Pilgrimage Through the Precambrian, pt 4: Chinks in One’s Crust

In the previous article, we looked at the conventional model of the Precambrian record. We examined how our old-earth colleagues interpret the raw data and how they reconstruct its history. Though widely accepted and based on a lot of data, there are several unresolved issues. These may warrant the need for an alternative model.

HADEAN: Hot Mess or Cool, Early Earth?

The conventional, old-earth model insists we can replicate Earth’s early conditions fairly well. It’s one of the selling points of their theory. Yet they cannot tell us for certain whether the Hadean eon was Hades or Waterworld!

According to old-earth geologists, asteroids and/or comets must have bombarded Earth during the Hadeon eon. This, and volcanic activity, should have left Earth in a molten state for a considerable period of time. As mentioned previously, little physical evidence remains of the Hadean eon on Earth. It is not represented as a singular unit of geologic record, but rather zircon crystals buried within Archean rocks. The lack of evidence for the Hadean on Earth means that old-earth geologists must develop their understanding of it from studying the intact Hadean rocks of extraterrestrial bodies.

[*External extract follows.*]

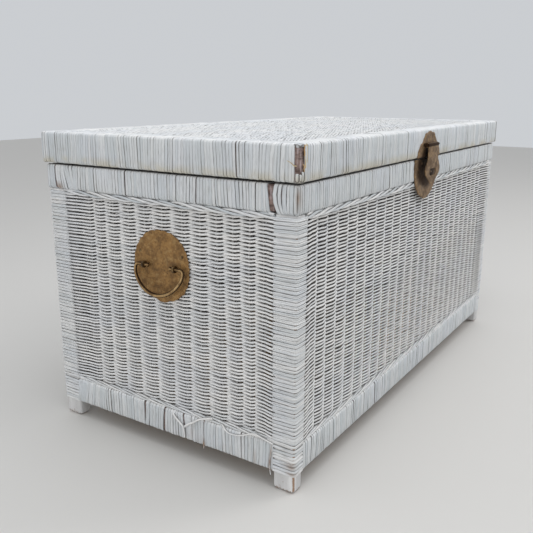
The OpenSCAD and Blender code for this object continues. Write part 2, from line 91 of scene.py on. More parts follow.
def stake_places(side, node):
    """Where a panel's stakes stand, along the side: the middles of the groups of their points."""
    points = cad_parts[node].data.vertices
    u = np.sort([float(np.array(p.co) @ side.along) for p in points])
    cuts = np.flatnonzero(np.diff(u) > 3 * MM) + 1
    return np.array([(g[0] + g[-1]) / 2 for g in np.split(u, cuts)])


# ---- tubes gathered into meshes
def ring_profile(count):
    """Points round a strand's section."""
    a = TAU * np.arange(count) / count
    return np.stack([np.cos(a), np.sin(a)], -1)


ROUND, SMOOTH_ROUND, FINE = ring_profile(6), ring_profile(8), ring_profile(12)
FLAT = np.array([(-1, -0.9), (1, -0.9), (1, 0.2), (0.62, 0.85), (0, 1), (-0.62, 0.85), (-1, 0.2)])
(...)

What Can We Learn About the Early Earth?

Old-earth geologists tend to base their reconstruction of Hadean history primarily on the hot nebula hypothesis. This is how they believe our solar system formed 4.6 billion years ago. This hypothesis proposes that the planetary bodies, including Earth, resulted from coalescing space rocks and other debris. Interestingly, the 4.6-billion year date does not come from Earth itself, but from dating asteroids they believe formed at the same time the solar system did.¹ The Moon yields rocks of this age, and impact craters riddle its surface. This suggests that asteroids and/or comets bombarded it. And if the Moon were under such heavy bombardment, they assume the Earth must have been as well.²

However, recent findings indicate that water covered Earth since virtually the beginning of geologic history. Analyses of zircon crystals dated 4.4 billion years old indicate that they formed at low temperatures in the presence of liquid water.³ This suggests that not only were conditions conducive to the presence of liquid water on Earth’s surface, but that liquid water covered Earth. Some geologists go so far as to argue that a global ocean covered Earth during the early Hadean, with few or no exposed continents.⁴ Despite high confidence given to reconstructions of the Hadean world as a heavily-bombarded and molten hellscape, there is mounting evidence that it had more in common with Waterworld than Hades!

HADEAN: It’s Hell, Yet There is Life

Remember, back in Part 2, when we mentioned the oldest zircon crystals—and oldest known rocks—on Earth? They are located in the Jack Hills of Western Australia. And there’s another secret they reveal to us on closer inspection.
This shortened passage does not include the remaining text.